Of course these views are a little extreme. [I’m not setting up a straw man here, I have heard them, and I’ll bet others have also.] It is relatively easy to show that they aren’t doctrinally correct — we’re told to be “anxiously engaged in a good cause” and to “do many things of our [own] free will, and bring to pass much righteousness;” (D&C 58:27). Somehow the Church manages to pay the bills for the Museum of History and Art, so that the results of this work is collected.

Eric’s post addresses a lot of why we need to build our culture. Yes it helps to read, hear and see works that come from our worldview. Seeing these things clearly add to our experiences as members of the Church.

Let me go a little farther than Eric went and mention a couple more reasons why culture and cultural expressions are important.

1. Culture is a necessary part of any group, social organization or society. The Church is no exception. As a result, we have and will continue to have a Mormon culture regardless. If it doesn’t get expressed in the arts, then we are all poorer as a result. It is then harder for us to examine ourselves, our worldview, as Eric puts it, and it is harder to communicate that worldview to others.

2. Culture is a support to the Church. We all know cultural Mormons, members who stay members because of the culture they grew up in, or who sometimes even join the Church because of its culture. Obviously doctrine and testimony are better reasons to join and stay, but culture has a role in keeping some members here — and many times it keeps them members until they learn the doctrine and gain a testimony.

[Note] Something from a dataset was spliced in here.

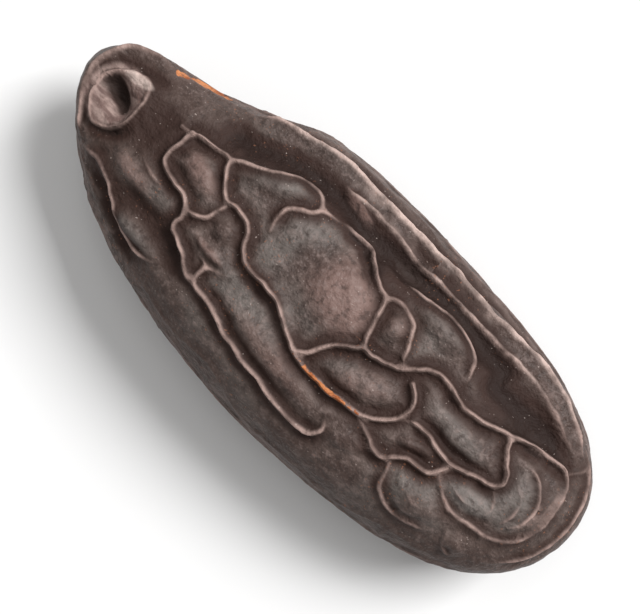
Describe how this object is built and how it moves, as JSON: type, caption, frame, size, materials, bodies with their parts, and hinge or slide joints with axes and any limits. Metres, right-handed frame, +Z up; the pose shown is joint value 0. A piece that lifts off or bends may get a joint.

OK, so if we accept that Mormon culture is necessary, is it really necessary to have all this buying and selling? Can’t artists just contribute to the culture without extracting money somehow? Couldn’t the Church just provide the cultural goods?

To a great degree, the answers here are basically economic answers. The need for a ‘market’ actually follows the need for the culture — if you want art to exist, the artist needs to be able to live. Short of an idealized StarTrek world where food magically appears in ‘replicators,’ artists won’t create as much art without being able to earn from their art enough money to eat and live. As it is most artists of all kinds work non-art jobs to support their ability to create art.

While the Church has, since the days of Brigham Young at least, been one of the major patrons of the arts, it can’t possibly be the only conduit for culture. The need from members for cultural expressions is too large for limited resources, and the range of artistic taste is too broad for any organization to handle. [The market as it is can’t handle this range — but that’s the subject of a forthcoming post.]

So independent efforts must be made. That means publishers, music labels and film studios other than Deseret Book. It means stores and websites that sell LDS products. It means theaters that show films and plays and musicals. It means museums and all sorts of cultural institutions. It means the LDS Booksellers Association.

These businesses and organizations not only profit from our culture, but are some of its principal supporters. They are, in fact, the infrastructure of our culture. Without them it would be much, much more difficult to transmit cultural works from the artist to the public.

While the Church, through its distribution centers and through local chapels, does have a kind of infrastructure, this infrastructure isn’t really available to anything that isn’t directly involved with Church activities. That leaves everything else to the bookstores and other institutions.

So, yes we need a market.

I just wish the bookstores realized better how important their role is. In my view, they could do a lot more.

16 thoughts on “Why A Market for LDS Books?”

  1. I am really enjoying reading all these great posts here. Thanks William for inviting all these thoughtful people to add their insights to LDS literature. We need more of it. 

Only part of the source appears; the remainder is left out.